El resultado de aquella teoría es la conciencia de que la vida y la materia son fenómenos evolutivos y espontáneos, tanto como el universo mismo. La idea que era un chiste en aquellos años 60 se convirtió, de repente, en una vía teórica que no paraba de corroborarse con cada experimento. Fue un antes y un después, y la broma de Hoyle se convirtió en un pilar fundamental para entender el universo, un salto de gigante para la Humanidad que les valió a ambos el Premio Nobel de Física.
El Universo en expansión y que se enfría
Al principio el Universo literalmente hervía de calor, los átomos eran muy inestables y al chocar y combinarse creaban nuevos tipos de materiales: se conformaba lo que conocemos de la tabla periódica actual que todos los niños se aprenden casi de memoria, pero que en el fondo quizás sólo sea un porcentaje muy bajo de toda la materia real existente en el Universo. Pero es que entonces, además del calor, había oscuridad porque la densidad era tan grande que los fotones de luz de las primeras estrellas y explosiones no podían circular y eso convertía el cosmos en una nube negra que no se disiparía hasta pasados cientos de miles de años, cuando todo empezó a cambiar: la expansión siguió adelante y todo se hizo luminoso y los fotones siguieron viajando, pero al mismo tiempo perdían fuerza, “enfriando” el Universo.

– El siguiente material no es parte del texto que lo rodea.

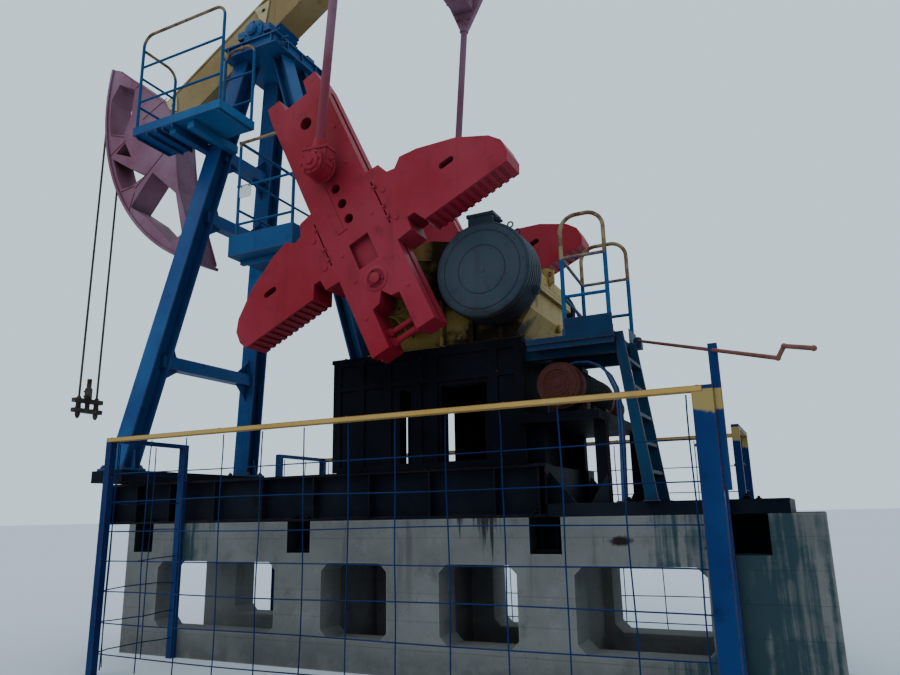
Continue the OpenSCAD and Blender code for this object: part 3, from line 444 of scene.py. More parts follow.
def make_finishes():
    """Every material of the machine by its short name.

    A paint has its colour, its faded and its dark tone, then how rough, rusty, grimy and darkened
    with painted shade in its corners, lumpy and worn at the edges it is.
    """
    return {
        "concrete": concrete(),
        "red": weathered_paint("crank_red", (0.228, 0.0092, 0.0190), (0.258, 0.023, 0.040),
                               (0.120, 0.006, 0.014), 0.40, 0.22, 0.55, 0.55, 0.35),
        "faded_red": weathered_paint("faded_red", (0.180, 0.066, 0.104), (0.224, 0.120, 0.170),
                                     (0.098, 0.034, 0.055), 0.55, 0.40, 0.45, 0.2, 0.45),
        "pitman_red": weathered_paint("pitman_red", (0.150, 0.054, 0.086), (0.190, 0.095, 0.135),
                                      (0.085, 0.030, 0.048), 0.55, 0.40, 0.45, 0.2, 0.45,
                                      patch=(redder_low_end, (0.165, 0.020, 0.034))),
        "ochre": weathered_paint("beam_ochre", (0.212, 0.132, 0.046), (0.262, 0.192, 0.095),
                                 (0.108, 0.058, 0.020), 0.48, 0.60, 0.55, 0.2, 0.6),
        # The gearbox's oil colour also darkens its corners: oil and painted shade there
        "gear_yellow": weathered_paint("gearbox_yellow", (0.290, 0.180, 0.040), (0.330, 0.235, 0.080),
                                       (0.100, 0.058, 0.016), 0.42, 0.35, 0.95, 0.5, 0.5,
                                       oil=(0.014, 0.010, 0.007),
                                       patch=(oil_and_shade_by_round_motor, (0.010, 0.008, 0.007))),
        "rail_yellow": weathered_paint("fence_yellow", (0.425, 0.248, 0.066), (0.460, 0.290, 0.092),
                                       (0.220, 0.115, 0.035), 0.50, 0.50, 0.35, 0.15, 0.6,
                                       patch=(blue_end_rails, (0.003, 0.017, 0.070))),
        "blue": weathered_paint("tower_blue", (0.006, 0.042, 0.150), (0.012, 0.080, 0.210),
                                (0.003, 0.017, 0.070), 0.38, 0.35, 0.50, 0.2, 0.55),
        "light_blue": weathered_paint("platform_blue", (0.004, 0.050, 0.160), (0.009, 0.094, 0.225),
                                      (0.002, 0.019, 0.074), 0.45, 0.45, 0.50, 0.15, 0.55),
        "mid_blue": weathered_paint("landing_blue", (0.003, 0.032, 0.116), (0.006, 0.060, 0.165),
                                    (0.0015, 0.012, 0.052), 0.45, 0.45, 0.55, 0.15, 0.55),
        # Darker copy of the platform blue for the service platform, its floor and its ladder: painted shade
        "blue_in_painted_shade": weathered_paint("service_blue_in_painted_shade", (0.0025, 0.021, 0.058), (0.006, 0.042, 0.082),
                                     (0.0015, 0.009, 0.028), 0.45, 0.45, 0.55, 0.15, 0.6),
        "post_blue": weathered_paint("fence_post_blue", (0.0025, 0.016, 0.080), (0.0065, 0.034, 0.122),
                                     (0.0013, 0.006, 0.036), 0.45, 0.45, 0.40, 0.15, 0.5,
                                     patch=(brushed_post_top, (0.300, 0.215, 0.075))),
        # Darker copy of the skid black: painted shade on every part that wears it
        "black_in_painted_shade": weathered_paint("black_in_painted_shade", (0.0022, 0.0028, 0.0050), (0.0060, 0.0068, 0.0100),
                                       (0.0010, 0.0012, 0.0020), 0.55, 0.35, 0.30, 0.2, 0.3, gloss=0.02),
        "black": weathered_paint("skid_black", (0.0050, 0.0065, 0.0110), (0.012, 0.014, 0.020),
                                 (0.0020, 0.0025, 0.0040), 0.45, 0.40, 0.30, 0.2, 0.35, gloss=0.03),
        "slate": weathered_paint("motor_slate", (0.027, 0.039, 0.053), (0.042, 0.056, 0.072),
                                 (0.012, 0.018, 0.026), 0.42, 0.20, 0.55, 0.35, 0.4,
                                 patch=(darker_round_motor_bottom, (0.009, 0.009, 0.010))),
        "rusty": weathered_paint("belt_motor_red", (0.042, 0.011, 0.011), (0.068, 0.022, 0.019),
                                 (0.020, 0.008, 0.007), 0.60, 0.90, 0.70, 0.3, 0.6),
        "pale_ear": weathered_paint("pale_ear_yellow", (0.370, 0.300, 0.150), (0.430, 0.370, 0.220),
                                    (0.220, 0.150, 0.065), 0.5, 0.35, 0.4, 0.1, 0.5),
        "bead_red": weathered_paint("weld_red", (0.080, 0.008, 0.014), (0.110, 0.018, 0.028),
                                    (0.040, 0.006, 0.010), 0.55, 0.6, 0.4, 0.2, 0.4),
        "wire_blue": weathered_paint("fence_wire_blue", (0.0016, 0.010, 0.058), (0.0035, 0.019, 0.088),
                                     (0.0006, 0.005, 0.029), 0.45, 0.30, 0.2, 0.1, 0.1),
        "shadow": weathered_paint("hole_shadow", (0.010, 0.008, 0.007), (0.014, 0.012, 0.010),
                                  (0.005, 0.004, 0.004), 0.8, 0.1, 0.1, 0.1, 0.1),
        "rope": wire_rope(),
        "belt": belt_rubber(),
        "dark_steel": bare_metal("greasy_steel", (0.10, 0.085, 0.070), (0.030, 0.024, 0.020), 0.8, 0.5),
        "rod_red": weathered_paint("brake_rod_red", (0.120, 0.035, 0.030), (0.170, 0.070, 0.055),
                                   (0.050, 0.020, 0.016), 0.55, 0.9, 0.4, 0.1, 0.6),
        "plate": weathered_paint("sign_white", (0.62, 0.62, 0.58), (0.68, 0.68, 0.64),
                                 (0.40, 0.39, 0.35), 0.4, 0.3, 0.4, 0.05, 0.5),
        "upper_rail": rail_paint("upper_rail_paint", 7.33, 7.13),
        "lower_rail": rail_paint("lower_rail_paint", 5.715, front=-0.765),
        "service_rail": rail_paint("service_rail_paint", 3.60),
    }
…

Han pasado más de 13.000 millones de años desde entonces, y lo cierto es que al enfriamiento han seguido más y más datos sobre esa radiación de fondo, el eco del Big Bang que fluctúa en función de su posición y que, como se ha descubierto, da indicaciones de dónde se van a formar galaxias o cuerpos celestes. Es como un mapa, el mismo que ha hecho el telescopio espacial Planck de la Agencia Espacial Europea (ESA) y que es, por decirlo así, el rastro visual de la expansión del Universo. Allí donde la radiación fluctúa es que se va a producir una galaxia o cuerpo celeste. Complejo pero sencillo a la vez, todo producido por un chispazo germinal.